Set down the whole listing verbatim.
>> Start DATASET EXTRACT
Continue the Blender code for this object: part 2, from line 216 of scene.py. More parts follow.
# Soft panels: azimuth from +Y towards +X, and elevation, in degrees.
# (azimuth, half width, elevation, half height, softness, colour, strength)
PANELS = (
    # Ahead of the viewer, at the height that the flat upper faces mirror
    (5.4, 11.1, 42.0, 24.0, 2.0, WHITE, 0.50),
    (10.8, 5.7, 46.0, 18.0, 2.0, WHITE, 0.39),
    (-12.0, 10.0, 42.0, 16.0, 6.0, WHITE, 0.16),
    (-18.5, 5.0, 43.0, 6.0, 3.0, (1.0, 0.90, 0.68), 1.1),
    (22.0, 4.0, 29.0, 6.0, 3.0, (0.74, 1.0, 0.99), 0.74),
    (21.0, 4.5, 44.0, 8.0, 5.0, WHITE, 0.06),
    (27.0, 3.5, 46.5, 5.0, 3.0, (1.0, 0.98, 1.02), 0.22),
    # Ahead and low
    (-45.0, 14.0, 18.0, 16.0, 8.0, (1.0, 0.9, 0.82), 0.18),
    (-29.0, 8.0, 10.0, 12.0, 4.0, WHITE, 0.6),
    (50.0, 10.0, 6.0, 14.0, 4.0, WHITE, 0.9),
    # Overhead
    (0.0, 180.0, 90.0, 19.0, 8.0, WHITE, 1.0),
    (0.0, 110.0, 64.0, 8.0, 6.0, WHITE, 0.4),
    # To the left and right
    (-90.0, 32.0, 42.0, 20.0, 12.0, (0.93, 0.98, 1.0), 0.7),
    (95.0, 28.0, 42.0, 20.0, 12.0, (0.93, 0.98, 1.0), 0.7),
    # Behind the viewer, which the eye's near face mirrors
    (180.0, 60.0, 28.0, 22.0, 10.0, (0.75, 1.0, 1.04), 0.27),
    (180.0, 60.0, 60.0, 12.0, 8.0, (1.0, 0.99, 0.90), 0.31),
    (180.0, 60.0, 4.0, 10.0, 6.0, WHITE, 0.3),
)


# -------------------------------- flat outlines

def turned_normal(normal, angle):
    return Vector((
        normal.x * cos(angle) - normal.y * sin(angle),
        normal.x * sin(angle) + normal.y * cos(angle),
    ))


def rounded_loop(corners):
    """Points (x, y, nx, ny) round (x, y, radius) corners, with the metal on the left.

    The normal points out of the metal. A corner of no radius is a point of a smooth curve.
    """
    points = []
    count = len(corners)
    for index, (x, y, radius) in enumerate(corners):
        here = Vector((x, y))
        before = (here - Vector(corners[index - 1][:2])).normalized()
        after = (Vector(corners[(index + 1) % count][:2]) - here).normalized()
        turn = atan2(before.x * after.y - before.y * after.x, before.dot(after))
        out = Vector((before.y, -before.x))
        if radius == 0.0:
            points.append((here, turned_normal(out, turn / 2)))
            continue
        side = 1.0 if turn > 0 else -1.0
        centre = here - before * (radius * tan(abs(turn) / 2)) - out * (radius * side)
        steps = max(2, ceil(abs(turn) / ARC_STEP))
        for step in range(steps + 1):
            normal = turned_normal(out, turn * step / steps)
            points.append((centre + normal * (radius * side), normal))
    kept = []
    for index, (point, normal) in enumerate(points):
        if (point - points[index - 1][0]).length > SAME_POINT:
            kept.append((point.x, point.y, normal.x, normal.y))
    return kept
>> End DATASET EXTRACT
__RESULT FOR THIS EXERCISE__
Continue the Blender code for this object: part 2, from line 216 of scene.py. More parts follow.
# Soft panels: azimuth from +Y towards +X, and elevation, in degrees.
# (azimuth, half width, elevation, half height, softness, colour, strength)
PANELS = (
    # Ahead of the viewer, at the height that the flat upper faces mirror
    (5.4, 11.1, 42.0, 24.0, 2.0, WHITE, 0.50),
    (10.8, 5.7, 46.0, 18.0, 2.0, WHITE, 0.39),
    (-12.0, 10.0, 42.0, 16.0, 6.0, WHITE, 0.16),
    (-18.5, 5.0, 43.0, 6.0, 3.0, (1.0, 0.90, 0.68), 1.1),
    (22.0, 4.0, 29.0, 6.0, 3.0, (0.74, 1.0, 0.99), 0.74),
    (21.0, 4.5, 44.0, 8.0, 5.0, WHITE, 0.06),
    (27.0, 3.5, 46.5, 5.0, 3.0, (1.0, 0.98, 1.02), 0.22),
    # Ahead and low
    (-45.0, 14.0, 18.0, 16.0, 8.0, (1.0, 0.9, 0.82), 0.18),
    (-29.0, 8.0, 10.0, 12.0, 4.0, WHITE, 0.6),
    (50.0, 10.0, 6.0, 14.0, 4.0, WHITE, 0.9),
    # Overhead
    (0.0, 180.0, 90.0, 19.0, 8.0, WHITE, 1.0),
    (0.0, 110.0, 64.0, 8.0, 6.0, WHITE, 0.4),
    # To the left and right
    (-90.0, 32.0, 42.0, 20.0, 12.0, (0.93, 0.98, 1.0), 0.7),
    (95.0, 28.0, 42.0, 20.0, 12.0, (0.93, 0.98, 1.0), 0.7),
    # Behind the viewer, which the eye's near face mirrors
    (180.0, 60.0, 28.0, 22.0, 10.0, (0.75, 1.0, 1.04), 0.27),
    (180.0, 60.0, 60.0, 12.0, 8.0, (1.0, 0.99, 0.90), 0.31),
    (180.0, 60.0, 4.0, 10.0, 6.0, WHITE, 0.3),
)


# -------------------------------- flat outlines

def turned_normal(normal, angle):
    return Vector((
        normal.x * cos(angle) - normal.y * sin(angle),
        normal.x * sin(angle) + normal.y * cos(angle),
    ))


def rounded_loop(corners):
    """Points (x, y, nx, ny) round (x, y, radius) corners, with the metal on the left.

    The normal points out of the metal. A corner of no radius is a point of a smooth curve.
    """
    points = []
    count = len(corners)
    for index, (x, y, radius) in enumerate(corners):
        here = Vector((x, y))
        before = (here - Vector(corners[index - 1][:2])).normalized()
        after = (Vector(corners[(index + 1) % count][:2]) - here).normalized()
        turn = atan2(before.x * after.y - before.y * after.x, before.dot(after))
        out = Vector((before.y, -before.x))
        if radius == 0.0:
            points.append((here, turned_normal(out, turn / 2)))
            continue
        side = 1.0 if turn > 0 else -1.0
        centre = here - before * (radius * tan(abs(turn) / 2)) - out * (radius * side)
        steps = max(2, ceil(abs(turn) / ARC_STEP))
        for step in range(steps + 1):
            normal = turned_normal(out, turn * step / steps)
            points.append((centre + normal * (radius * side), normal))
    kept = []
    for index, (point, normal) in enumerate(points):
        if (point - points[index - 1][0]).length > SAME_POINT:
            kept.append((point.x, point.y, normal.x, normal.y))
    return kept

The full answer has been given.